- **Work to do**: Of all the lines in the material below, how many include the string "objects"? Give the number only.

- **Records with modeling code**:
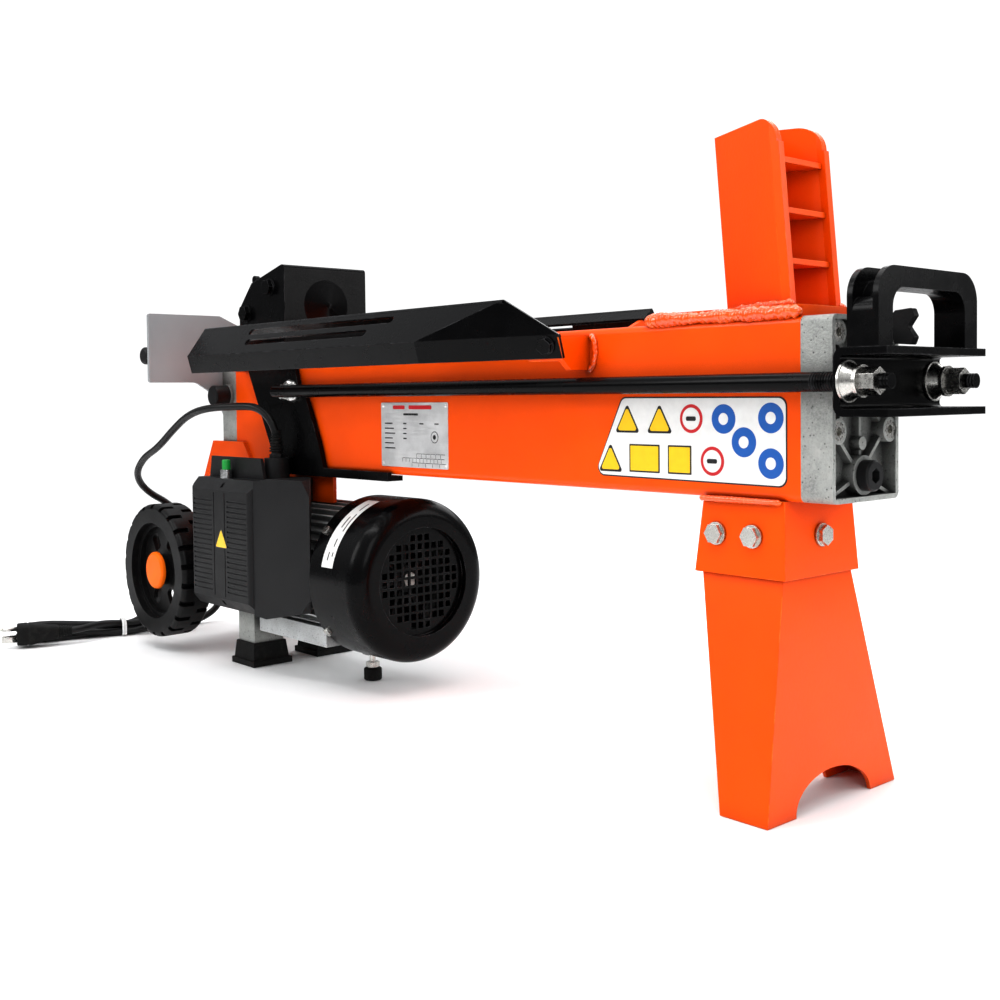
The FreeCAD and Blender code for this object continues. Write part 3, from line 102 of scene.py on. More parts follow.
def scaled(colour, factor):
    return tuple(min(1.0, c * factor) for c in colour[:3]) + (1.0,)


class Shader:
    """A Principled material whose colour, roughness and normal come from small node chains."""

    def __init__(self, name):
        self.material = bpy.data.materials.new(name)
        self.material.use_nodes = True
        self.tree = self.material.node_tree
        self.main = self.tree.nodes["Principled BSDF"]
        coordinates = self.tree.nodes.new("ShaderNodeTexCoord")
        self.where = coordinates.outputs["Object"]

    def node(self, kind, **inputs):
        made = self.tree.nodes.new(kind)
        for key, value in inputs.items():
            socket = made.inputs[key.replace("_", " ").strip()]
            if isinstance(value, bpy.types.NodeSocket):
                self.tree.links.new(value, socket)
            else:
                socket.default_value = value
        return made

    def link(self, source, target):
        self.tree.links.new(source, target)

    def stretched(self, factors):
        return self.node("ShaderNodeMapping", Vector=self.where, Scale=factors).outputs["Vector"]

    def noise(self, scale, detail=4.0, roughness=0.55, where=None):
        made = self.node("ShaderNodeTexNoise", Vector=where or self.where, Scale=scale,
                         Detail=detail, Roughness=roughness)
        return made.outputs["Fac"]

    def cells(self, scale, output="Distance", where=None):
        return self.node("ShaderNodeTexVoronoi", Vector=where or self.where,
                         Scale=scale).outputs[output]

    def ramp(self, value, low, high, out_low=0.0, out_high=1.0):
        made = self.node("ShaderNodeMapRange", Value=value)
        made.clamp = True
        for key, number in (("From Min", low), ("From Max", high), ("To Min", out_low),
                            ("To Max", out_high)):
            made.inputs[key].default_value = number
        return made.outputs["Result"]

    def math(self, operation, first, second):
        made = self.tree.nodes.new("ShaderNodeMath")
        made.operation = operation
        for socket, value in zip(made.inputs, (first, second)):
            if isinstance(value, bpy.types.NodeSocket):
                self.link(value, socket)
            else:
                socket.default_value = value
        return made.outputs[0]

    def mix(self, amount, first, second):
        made = self.tree.nodes.new("ShaderNodeMix")
        made.data_type = "RGBA"
        for index, value in ((0, amount), (6, first), (7, second)):
            if isinstance(value, bpy.types.NodeSocket):
                self.link(value, made.inputs[index])
            else:
                made.inputs[index].default_value = value
        return made.outputs[2]

    def edges(self, radius, low, high):
        """1 on sharp edges, worn away in patches, and 0 on faces."""
        bevel = self.node("ShaderNodeBevel", Radius=radius)
        bevel.samples = 4
        flat = self.tree.nodes.new("ShaderNodeNewGeometry")
        dot = self.tree.nodes.new("ShaderNodeVectorMath")
        dot.operation = "DOT_PRODUCT"
        self.link(bevel.outputs["Normal"], dot.inputs[0])
        self.link(flat.outputs["True Normal"], dot.inputs[1])
        edge = self.ramp(dot.outputs["Value"], 0.995, 0.93)
        patches = self.ramp(self.noise(70.0), low, high)
        return self.math("MULTIPLY", edge, patches)

    def painted_shade(self, distance, low=0.35, high=0.85):
        """Mask of painted shade from ambient occlusion: 1 in corners and pockets, and 0 on open faces."""
        shade = self.node("ShaderNodeAmbientOcclusion", Distance=distance)
        shade.samples = 6
        return self.ramp(shade.outputs["AO"], high, low)

    def surface(self, height, strength, distance, bevel=0.0006):
        """Bump from a height, laid over softly rounded edges."""
        rounded = self.node("ShaderNodeBevel", Radius=bevel)
        rounded.samples = 4
        bump = self.node("ShaderNodeBump", Height=height, Strength=strength, Distance=distance,
                         Normal=rounded.outputs["Normal"])
        self.link(bump.outputs["Normal"], self.main.inputs["Normal"])

    def constants(self, metal=0.0, coat=0.0, coat_rough=0.08, specular=0.5):
        self.main.inputs["Metallic"].default_value = metal
        self.main.inputs["Coat Weight"].default_value = coat
        self.main.inputs["Coat Roughness"].default_value = coat_rough
        self.main.inputs["Specular IOR Level"].default_value = specular

    def colour(self, value):
        self.link(value, self.main.inputs["Base Color"])

    def rough(self, value):
        self.link(value, self.main.inputs["Roughness"])


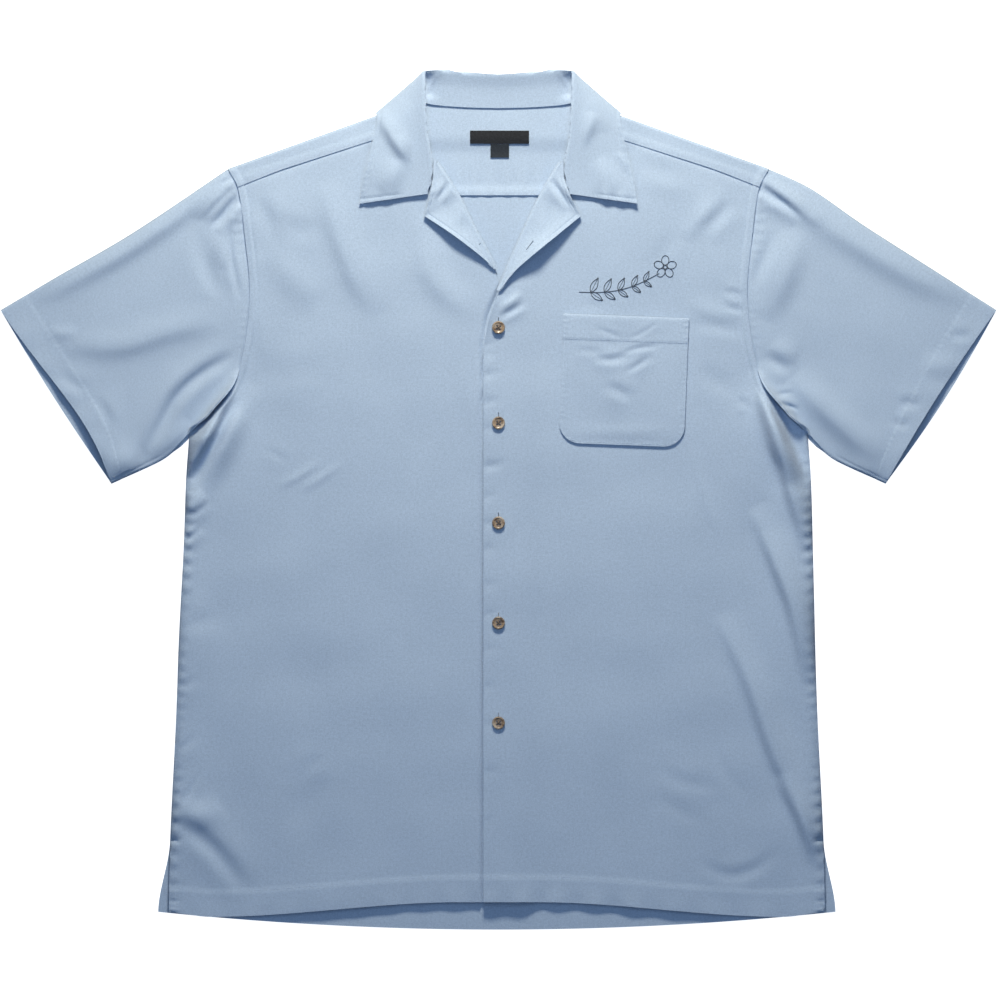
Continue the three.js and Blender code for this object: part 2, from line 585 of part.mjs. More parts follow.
// ---- Collar ----
/** A section of the collar: its stand from the neck seam to the roll, and its fall from there to the outer edge. */
function collarSection(side, { seam, roll, outer, drop }) {
  const at = ([out, y, z]) => point(side * out, y, z);
  const [from, top, to] = [at(seam), at(roll), at(outer)];
  const stand = steps(0, 1, COLLAR_STAND_POINTS)
    .slice(0, -1)
    .map((t) => from.clone().lerp(top, t * 0.93).setZ(THREE.MathUtils.lerp(from.z, top.z - 1.6, t ** 1.3)));
  const fall = steps(0, 1, COLLAR_FALL_POINTS).map((t) => {
    const p = top.clone().lerp(to, t);
    return p.setZ(to.z + (top.z - to.z) * (1 - t) ** drop);
  });
  return [...stand, ...fall];
}

function collar() {
  const half = (side) => COLLAR.map((row) => collarSection(side, row));
  return clothWall([...half(-1), ...half(1).reverse().slice(1)], { thickness: COLLAR_CLOTH });
}

// ---- Pocket and labels ----
const POCKET_CORNER_ROWS = 3;
const POCKET_ROWS = 5;
const POCKET_COLUMNS = 8;

/**
 * A flat piece laid on another. ups are the heights of its rows over its lower edge, columns is how many cells it
 * has across, and under gives the middle of the cloth below it.
 */
function patchOn({ out, y, width, height, turn = 0, radius = 0, cloth = CLOTH }, ups, columns, under) {
  const angle = THREE.MathUtils.degToRad(turn);
  const grid = ups.map((up) => {
    const corner = Math.max(radius - up, 0);
    const half = width / 2 - radius + Math.sqrt(radius ** 2 - corner ** 2);
    return steps(-half, half, columns).map((along) => {
      const rise = up - height / 2;
      const x = out + along * Math.cos(angle) - rise * Math.sin(angle);
      const rowY = y + along * Math.sin(angle) + rise * Math.cos(angle);
      return point(x, rowY, under(x, rowY) + CLOTH / 2 + PATCH_CLEARANCE + cloth / 2);
    });
  });
  return clothWall(grid, { thickness: cloth, upright: true });
}

function pocket() {
  const corner = steps(0, Math.PI / 2, POCKET_CORNER_ROWS).map((a) => POCKET.radius * (1 - Math.cos(a)));
  const ups = [...corner, ...steps(POCKET.radius, POCKET.height, POCKET_ROWS).slice(1)];
  return patchOn(POCKET, ups, POCKET_COLUMNS, (x, y) => frontHeight(1, x, y));
}

const label = (piece, columns) => patchOn(piece, [0, piece.height / 2, piece.height], columns, backHeight);

// ---- Buttons ----
const BUTTON_SEGMENTS = 20;
const HOLE_SEGMENTS = 8;

/** A four-hole button with a rounded rim and a shallow dish. */
function button() {
  const { radius, foot, side, top, edge, dishTop, dish, bowl } = BUTTON;
  const profile = [
    [0, 0],
    [foot, 0],
    [radius, side],
    [radius, top - edge],
    [radius - edge, top],
    [dishTop, top],
    [dish, bowl],
    [0, bowl],
  ];
  const body = new THREE.LatheGeometry(profile.map(([r, z]) => new THREE.Vector2(r, z)), BUTTON_SEGMENTS);
  body.rotateX(Math.PI / 2);
  const corners = [
    [-1, -1],
    [1, -1],
    [1, 1],
    [-1, 1],
  ];
  const holes = corners.map(([x, y]) => {
    const hole = new THREE.CylinderGeometry(BUTTON_HOLE.radius, BUTTON_HOLE.radius, top * 3, HOLE_SEGMENTS);
    hole.rotateX(Math.PI / 2);
    hole.translate(x * BUTTON_HOLE.out, y * BUTTON_HOLE.out, 0);
    return solidOf(hole);
  });
  return geometryOf(holes.reduce((solid, hole) => solid.subtract(hole), solidOf(body)));
}

/** The height at which a button clears the front all over its width. */
function buttonRest(y) {
  const around = steps(0, 2 * Math.PI, 12).map((a) => [BUTTON.radius * Math.cos(a), y + BUTTON.radius * Math.sin(a)]);
  return Math.max(...around.map(([x, rowY]) => frontHeight(1, x, rowY))) + CLOTH / 2 + BUTTON_CLEARANCE;
}

// ---- The shirt ----
const cloth = new THREE.MeshStandardMaterial({ color: 0xa7c0dc, roughness: 0.85, metalness: 0 });
const labelCloth = new THREE.MeshStandardMaterial({ color: 0x22262b, roughness: 0.7, metalness: 0 });
const tabCloth = new THREE.MeshStandardMaterial({ color: 0x3d4c5e, roughness: 0.7, metalness: 0 });
const horn = new THREE.MeshStandardMaterial({ color: 0xa1866b, roughness: 0.35, metalness: 0 });

const shirt = new THREE.Group();
const add = (name, geometry, material) => {
  const mesh = new THREE.Mesh(geometry, material.clone());
  mesh.name = name;
  shirt.add(mesh);
  return mesh;
};

add("back_panel", backPanel(), cloth);
add("back_yoke", yoke(), cloth);
add("front_right", front(-1, LAPELS.right), cloth);
add("front_left", front(1, LAPELS.left), cloth);
add("facing_right", facing(-1, LAPELS.right), cloth);
add("facing_left", facing(1, LAPELS.left), cloth);
add("collar", collar(), cloth);
add("sleeve_right", sleeve(-1, { depth: 8.5, skew: 1.7 }), cloth);
add("sleeve_left", sleeve(1, { depth: 5.5, skew: 1 }), cloth);
add("pocket", pocket(), cloth);
add("neck_label", label(LABEL, 6), labelCloth);
add("size_tab", label(SIZE_TAB, 3), tabCloth);
for (let k = 0; k < BUTTON_COUNT; k++) {
  const y = k === 0 ? BUTTON_TOP_Y : BUTTON_SECOND_Y - BUTTON_PITCH * (k - 1);
  add(`button_${k + 1}`, button(), horn).position.set(0, y, buttonRest(y));
}

// The origin is under the middle of the shirt's own box.
const box = new THREE.Box3().setFromObject(shirt);
shirt.position.set(-(box.min.x + box.max.x) / 2, -(box.min.y + box.max.y) / 2, -box.min.z);

export default shirt;
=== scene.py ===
"""Dresses a packed camp shirt that lies flat, front up: soft cloth shells, stitches, horn buttons, light and camera.

Lengths in the classes are millimetres. "out" is a distance from the centre front line towards a side seam, and "y"
a distance up from the back hem, as in the part's own source.
"""

import logging
import math
from collections.abc import Callable, Sequence
from dataclasses import dataclass, field
from enum import Enum
from functools import partial

import bpy
import numpy as np
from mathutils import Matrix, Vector


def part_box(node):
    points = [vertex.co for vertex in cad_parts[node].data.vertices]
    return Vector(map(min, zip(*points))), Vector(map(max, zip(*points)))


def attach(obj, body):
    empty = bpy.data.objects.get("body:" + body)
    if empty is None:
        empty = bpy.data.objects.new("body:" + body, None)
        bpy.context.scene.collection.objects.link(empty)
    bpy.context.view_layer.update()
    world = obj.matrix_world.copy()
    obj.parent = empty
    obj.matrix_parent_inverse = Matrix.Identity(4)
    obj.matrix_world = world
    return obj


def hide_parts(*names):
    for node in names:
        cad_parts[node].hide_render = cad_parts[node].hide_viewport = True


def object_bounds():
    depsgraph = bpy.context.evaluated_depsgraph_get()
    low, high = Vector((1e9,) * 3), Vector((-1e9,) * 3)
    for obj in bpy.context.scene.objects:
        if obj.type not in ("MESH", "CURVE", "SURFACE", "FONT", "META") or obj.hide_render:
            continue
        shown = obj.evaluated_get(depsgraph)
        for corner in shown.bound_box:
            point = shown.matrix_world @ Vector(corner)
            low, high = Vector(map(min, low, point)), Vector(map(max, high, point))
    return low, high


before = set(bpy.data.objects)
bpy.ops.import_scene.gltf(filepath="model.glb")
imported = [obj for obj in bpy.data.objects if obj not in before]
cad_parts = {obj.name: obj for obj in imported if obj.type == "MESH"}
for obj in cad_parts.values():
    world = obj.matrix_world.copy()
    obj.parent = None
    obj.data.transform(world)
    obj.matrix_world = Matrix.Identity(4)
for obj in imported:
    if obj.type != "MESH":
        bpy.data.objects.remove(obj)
CAD_LOW, CAD_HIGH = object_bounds()

LOG = logging.getLogger("camp_shirt")
Array = np.ndarray
Row = tuple[float, ...]
MM = 0.001
TAU = 2 * math.pi
RIM_ANGLE = math.radians(58)  # a sharper edge than this is shaded as one
BANK_SHARE = 0.72  # how much of a trough's depth its raised banks take
BANK_REACH = 2.3  # how much wider than the trough the banks are
STITCH_PROUD = 0.05  # how far the middle of a thread stands over the cloth
STITCH_SUNK = 0.02  # the same where the thread is drawn further into it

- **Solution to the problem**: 7